A year before the war ended, El Akel recalled a power outage at the airport. “MEA bought several generators and provided electricity to the whole airport,” he recalled; “The government eventually paid us back in installments.”
But the airport was in very bad shape by that time, and Buchakjian recalls flying out one night: “There were no lights on the runway. The staircase leading to the plane was lit with a beam coming from car headlamps.”
Once the war ended in 1990, reconstruction work began on the airport and a new terminal was built adjacent to the old one. Though Captain Hoteit and his colleagues offered suggestions for the renovation, they fell on deaf ears, they said; in 1998, along with a change of management at MEA, the old terminal was razed.
Wassim Chemaitilly undoubtedly voiced what many felt: “Being at the airport was never banal. I miss the old airport dearly. It meant hope to me, it was a window to a world to which I thought we belonged, one of civilized nations. There’s always the perception that the airport represented drama, but for me I associate it with happy times.”
On my first visit to Beirut in 1991, a year after the end of the civil war, the old terminal was worn and unpolished but it had gravitas and character, and it was easy to imagine the millions of people who had transited in and out of the terminal, for happy, dramatic or heart-wrenching trips, many going into exile, never to return as residents.
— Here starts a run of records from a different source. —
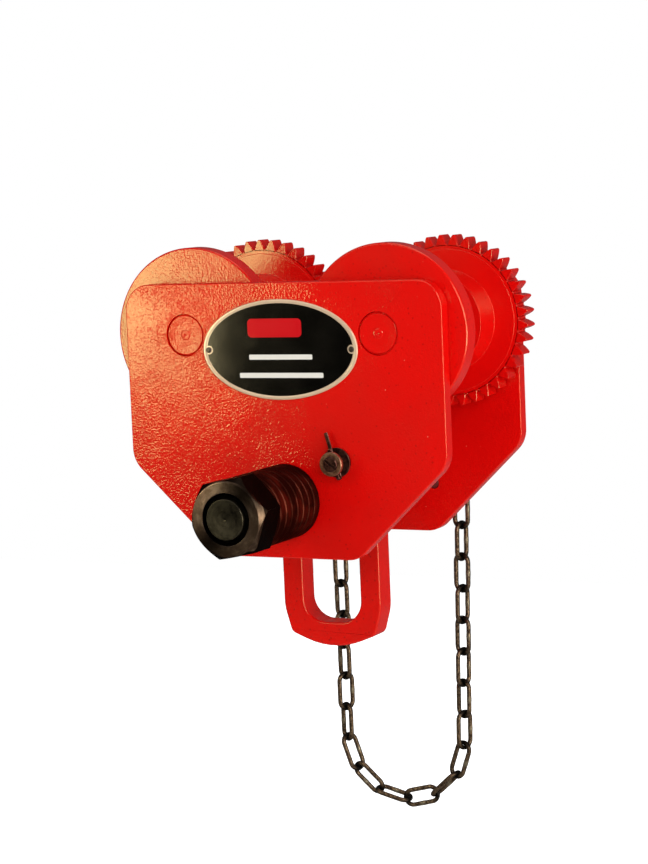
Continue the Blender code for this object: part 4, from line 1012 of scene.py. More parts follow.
root = GEAR_RADIUS - 1.25 * GEAR_MODULE
for corner, (side, x) in corner_places.items():
    name, at = f"wheel_{corner}", (x, WHEEL_Z)
    if side < 0:
        profile = softened(on_side(side, wheel_points(0.077, 0.0012)), 0.0012)
        settle(f"dressed_{name}", lathe(profile, at, 160), RED_TURNED, name, [name])
        continue
    profile = softened(on_side(side, wheel_points(root, 0.0, (root - GEAR_MODULE, 0.0006))), 0.0005)
    low, high = inboard(side, WHEEL_FLANGE_END - 0.0006), inboard(side, WHEEL_NEAR + 0.0006)
    teeth = gear_teeth(name, WHEEL_TEETH, at, gear_phase(x), root - 0.001, low, high, RED_TURNED)
    settle(
        f"dressed_{name}",
        with_mesh(lathe(profile, at, 148), teeth),
        RED_TURNED,
        name,
        [name],
        radians(35),
    )

# %% [markdown]
# ## Nameplate
#
# The oval plate between the axles is pressed sheet with a rolled rim, held by two small rivets. Its
# field is plain black with a red bar and two pale ones. The bars are masks in the material, drawn from
# distances to their edges, so they stay sharp at any size.

# %% Nameplate
def oval_plate():
    """Ovals from the back, over the rolled rim, down to the field: (inset from the edge, y) for each."""
    back = -PLATE_OUTER - SEAT
    levels = [
        (0.0000, back),
        (0.0000, back - 0.0010),
        (0.0004, back - 0.0015),
        (0.0010, back - 0.0017),
        (0.0022, back - 0.0017),
        (0.0028, back - 0.0015),
        (0.0031, back - 0.0012),
    ]
    bm = bmesh.new()
    loops = []
    for inset, y in levels:
        loop = []
        for number in range(128):
            angle = 2 * pi * number / 128
            x = (NAMEPLATE_REACH - inset) * cos(angle)
            z = NAMEPLATE_Z + (NAMEPLATE_RISE - inset) * sin(angle)
            loop.append(bm.verts.new((x, y, z)))
        loops.append(loop)
    for one, other in zip(loops, loops[1:]):
        bridge(bm, one, other)
    bm.faces.new(loops[0])
    bm.faces.new(loops[-1])
    bmesh.ops.recalc_face_normals(bm, faces=bm.faces)
    return bm


plate = as_object("draft_nameplate", oval_plate())
drills = []
for x in (-RIVET_X, RIVET_X):
    low, high = -PLATE_OUTER - 0.004, -PLATE_OUTER + 0.001
    drills.append(as_object("drill_nameplate", cylinder(0.0017, low, high, (x, NAMEPLATE_Z), 24)))
carve(plate, drills)
nameplate_mesh = plain_mesh(plate)
discard(plate, *drills)


def nameplate_enamel():
    """Black enamel field with plain bars, and a pale rim that also runs round each rivet."""
    made, tree, shader = new_finish(
        "nameplate_enamel", {"Specular IOR Level": 0.60, "Specular Tint": (1.0, 0.87, 0.74, 1)}
    )
    place = add(tree, "ShaderNodeTexCoord").outputs["Object"]
    parts = add(tree, "ShaderNodeSeparateXYZ", {0: place})
    x = parts.outputs["X"]
    z = minus(tree, parts.outputs["Z"], NAMEPLATE_Z)

    def bar(centre_x, centre_z, half_width, half_height, corner, blur=0.0002):
        """1 inside a bar with round corners, from the distance to its edge."""
        across = minus(tree, maths(tree, "ABSOLUTE", minus(tree, x, centre_x)), half_width - corner)
        above = minus(tree, maths(tree, "ABSOLUTE", minus(tree, z, centre_z)), half_height - corner)
        across = maths(tree, "MAXIMUM", across, 0.0)
        above = maths(tree, "MAXIMUM", above, 0.0)
        return fitted(tree, hypotenuse(tree, across, above), corner - blur, corner + blur, 1.0, 0.0)

    u = maths(tree, "DIVIDE", x, NAMEPLATE_REACH - 0.0024)
    v = maths(tree, "DIVIDE", z, NAMEPLATE_RISE - 0.0024)
    rim = fitted(tree, hypotenuse(tree, u, v), 0.974, 0.982)
    off = minus(tree, maths(tree, "ABSOLUTE", x), RIVET_X)
    collar = fitted(tree, hypotenuse(tree, off, z), 0.0041, 0.0036)
    rim = maths(tree, "MAXIMUM", rim, collar)
    cloud = fitted(tree, noise(tree, place, 40.0, 3.0), 0.3, 0.7)
    colour = blended(tree, cloud, (0.0008, 0.0008, 0.0007), (0.0024, 0.0022, 0.0020))
    colour = blended(tree, bar(-0.004, 0.0190, 0.0265, 0.0082, 0.004), colour, (0.62, 0.006, 0.012))
    for centre_x, centre_z, half_width in PALE_BARS:
        colour = blended(
            tree, bar(centre_x, centre_z, half_width, 0.0022, 0.0010), colour, (0.86, 0.85, 0.82)
        )
    colour = blended(tree, rim, colour, (0.82, 0.62, 0.44))
    roughness = fitted(tree, cloud, 0.0, 1.0, 0.13, 0.16)
    metallic = times(tree, rim, 0.25)
    tree.links.new(metallic, shader.inputs["Metallic"])
    feed(tree, shader, colour, roughness, noise(tree, place, 500.0, 2.0), 0.12, 0.0002)
    return made


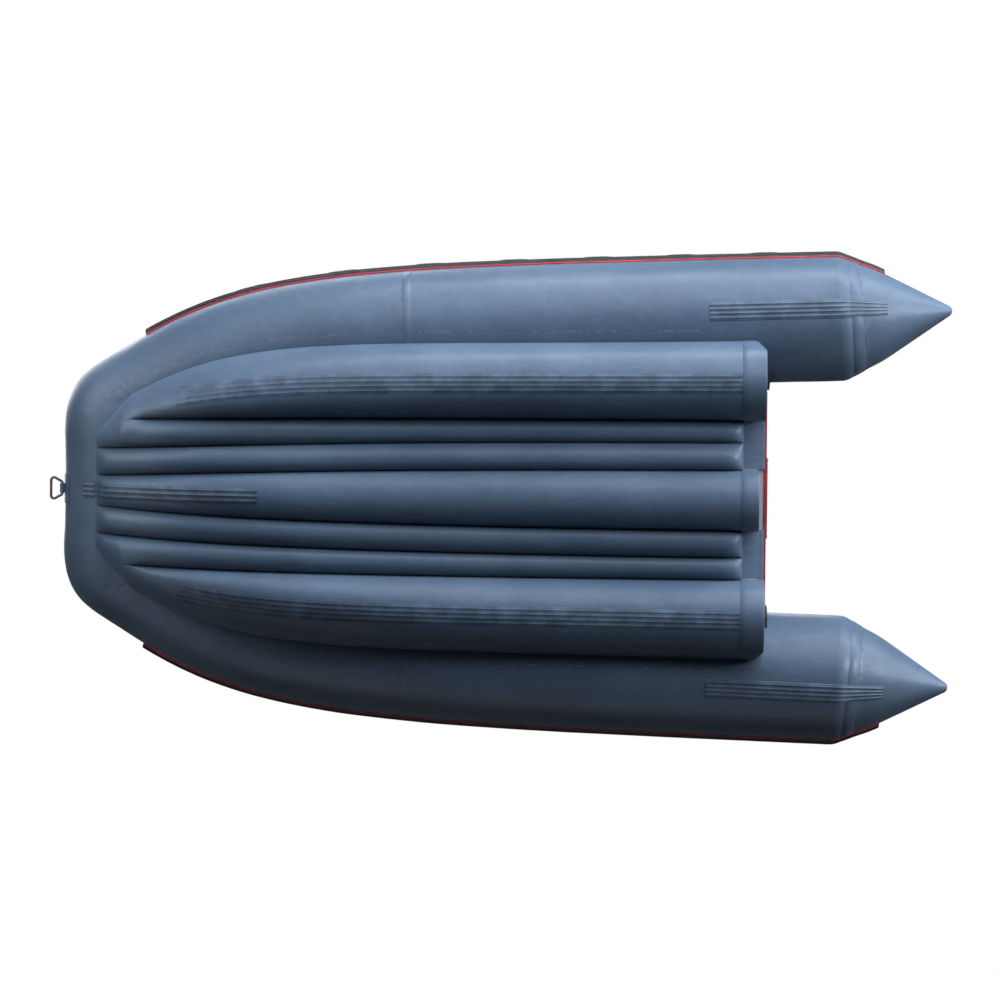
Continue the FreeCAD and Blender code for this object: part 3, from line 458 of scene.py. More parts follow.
def coated_fabric(name, dark, light, rough=0.36, scuffs=True):
    m = Nodes(name)
    broad = m.noise(2.3, 3.0, 0.55)
    fine = m.noise(38, 4.0, 0.6)
    tone = m.math("ADD", m.math("MULTIPLY", broad, 0.7), m.math("MULTIPLY", fine, 0.3))
    color = m.ramp(tone, [(0.35, dark), (0.68, light)])
    roughness = m.level(m.noise(7.5, 5.0, 0.62), 0.3, 0.75, rough - 0.06, rough + 0.08)
    if scuffs:
        fine_lines = m.noise(9.0, 6.0, 0.7, (1.0, 16.0, 6.0), 0.6)
        patches = m.noise(3.1, 2.0, 0.5)
        mask = m.math("MULTIPLY", m.level(fine_lines, 0.66, 0.72), m.level(patches, 0.5, 0.66))
        specks = m.level(m.noise(120, 2.0, 0.5), 0.74, 0.79)
        mask = m.math("MAXIMUM", m.math("MULTIPLY", mask, 0.35), m.math("MULTIPLY", specks, 0.22))
        color = m.mix(mask, color, (0.26, 0.28, 0.30))
        roughness = m.mix(mask, roughness, (0.6, 0.6, 0.6))
    m.bump([
        (m.noise(5.5, 2.0, 0.5), 0.004),
        (m.noise(26, 3.0, 0.55), 0.0011),
        weave(m, 0.0011, 0.00002),
    ])
    return m.shade(color, roughness, IOR=1.5, Sheen_Weight=0.05)


def rubber(name, color, rough=0.6, grain=260):
    m = Nodes(name)
    tone = m.noise(14, 4.0, 0.6)
    light = tuple(c * 1.7 + 0.006 for c in color)
    shade = m.ramp(tone, [(0.35, color), (0.75, light)])
    roughness = m.level(m.noise(30, 4.0, 0.6), 0.3, 0.8, rough - 0.1, rough + 0.12)
    m.bump([(m.noise(grain, 3.0, 0.6), 0.0003), (m.noise(22, 2.0, 0.5), 0.0008)])
    return m.shade(shade, roughness)


pvc = coated_fabric("pvc_tube", (0.086, 0.126, 0.188), (0.116, 0.165, 0.238), 0.40)
pvc_floor = coated_fabric("pvc_floor", (0.086, 0.126, 0.188), (0.116, 0.165, 0.238), 0.38)
pvc_tape = coated_fabric("pvc_tape", (0.088, 0.126, 0.186), (0.116, 0.162, 0.232), 0.36, scuffs=False)


def dried_glue():
    m = Nodes("dried_glue")
    dashes = m.level(m.noise(46, 3.0, 0.65), 0.48, 0.60)
    color = m.mix(dashes, (0.080, 0.112, 0.160), (0.24, 0.27, 0.30))
    m.bump([(m.noise(200, 2.0, 0.5), 0.0003)])
    return m.shade(color, 0.5)


def painted_ply():
    """Pale paint with brush marks and a few scuffs."""
    m = Nodes("painted_ply")
    tone = m.noise(3.5, 4.0, 0.6)
    color = m.ramp(tone, [(0.3, (0.46, 0.47, 0.47)), (0.75, (0.56, 0.57, 0.57))])
    marks = m.level(m.noise(16, 5.0, 0.7, (1, 7, 1)), 0.68, 0.74)
    color = m.mix(m.math("MULTIPLY", marks, 0.45), color, (0.24, 0.23, 0.22))
    m.bump([(m.noise(60, 3.0, 0.6, (1, 0.15, 1)), 0.0002), (m.noise(9, 2.0, 0.5), 0.0006)])
    return m.shade(color, m.level(tone, 0.3, 0.8, 0.38, 0.55))


def varnished_board():
    """Long wood grain along Y, and the plies of the edge."""
    m = Nodes("varnished_board")
    grain = m.noise(4.5, 6.0, 0.65, (26, 1.3, 1), 0.8)
    pores = m.noise(30, 4.0, 0.7, (22, 1.0, 1), 0.2)
    woods = ((0.17, 0.085, 0.036), (0.30, 0.165, 0.075), (0.42, 0.25, 0.125))
    face = m.ramp(grain, list(zip((0.30, 0.52, 0.74), woods)))
    face = m.mix(m.level(pores, 0.58, 0.72, 0.0, 0.65), face, (0.10, 0.048, 0.020))
    plies = m.add("ShaderNodeTexWave", wave_type="BANDS", bands_direction="Z", Scale=88, Distortion=0.3)
    m.link(m.place, plies.inputs["Vector"])
    edge = m.ramp(plies.outputs["Fac"], [(0.35, (0.15, 0.075, 0.032)), (0.6, (0.40, 0.26, 0.14))])
    up = m.add("ShaderNodeSeparateXYZ")
    m.link(m.add("ShaderNodeTexCoord").outputs["Normal"], up.inputs[0])
    flat = m.level(m.math("ABSOLUTE", up.outputs["Z"]), 0.45, 0.7)
    color = m.mix(flat, edge, face)
    m.bump([(grain, 0.0002), (m.noise(7, 2.0, 0.5), 0.0004)])
    return m.shade(color, m.level(pores, 0.3, 0.8, 0.30, 0.48), Coat_Weight=0.35, Coat_Roughness=0.12)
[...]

But the new terminal feels impersonal to many, as if an old friend had been replaced. MEA and the old airport had been a symbol of a country struggling for unity; today, Lebanon remains plagued by sectarian discord and Beirut is overshadowed as a hub by Dubai. Passengers pass through, in transit from war-torn Syria and Iraq, or nostalgic Lebanese immigrants on holiday. But the new airport, like the country, has yet to find its identity.